Area A of Mordot Arnona features a monumental structure that dates to the last third of the eighth century B.C.E., Lipschits says. It was covered in the early seventh century by the second phase of construction, starting with accumulating a huge pile of stones that functioned as a huge platform, on which new monumental building arose.
Ramat Raḥel clearly had been important, with architecture as befits a great kingdom (Assyria, not Judah), the archaeologists write, and evidently served as a Judahite administrative center starting under Assyrian rule and continuing throughout the Babylonian, Persian and Ptolemaic regimes.
Strategically located at a vantage point controlling the main roads into the city, Ramat Rahel may have helped ensure Jerusalem’s food supply, and tax payment to the Assyrian overlords. It may even have housed the imperial supervisor of the subordinated Judahite kingdom.
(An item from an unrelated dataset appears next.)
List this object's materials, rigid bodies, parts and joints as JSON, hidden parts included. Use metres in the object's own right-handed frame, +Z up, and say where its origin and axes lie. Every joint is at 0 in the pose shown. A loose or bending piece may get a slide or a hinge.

And while less is more, they say, that didn’t apply to taxing the subjugated populace and the center at Mordot Arnona may have been erected to expand the sway of the taxation regime to the east, west and south; to encompass more agriculture land and thereby increase the tax bite. In sum, to cement broader military, economic and administrative Assyrian control in the late eighth century B.C.E., during the reigns of the Judahite kings Ahaz and then Hezekiah.
But after the Assyrians were kicked out in about 630 B.C.E., while Ramat Rahel continued, Mordot Arnona would be reduced to farmland. Why is not clear.
Adding in the palace recently discovered in Armon Hanatziv in southern Jerusalem, which existed in parallel with Ramat Rahel and Mordot Arnona, what do we have? A much grander and more complicated history of Jerusalem under the 100 years of Assyrian rule than had been thought. Possibly Mordot Arnona also served to house Jerusalem elites, toadies to the Assyrians – and once the overlords were toast, so were they.
And in the year 586 B.C.E., Jerusalem would fall after all following a siege by the Babylonians, again after the king – Zedekiah – rebelled. The city and its temple would be pulled down and that was the end of the more-or-less independent Kingdom of Judah.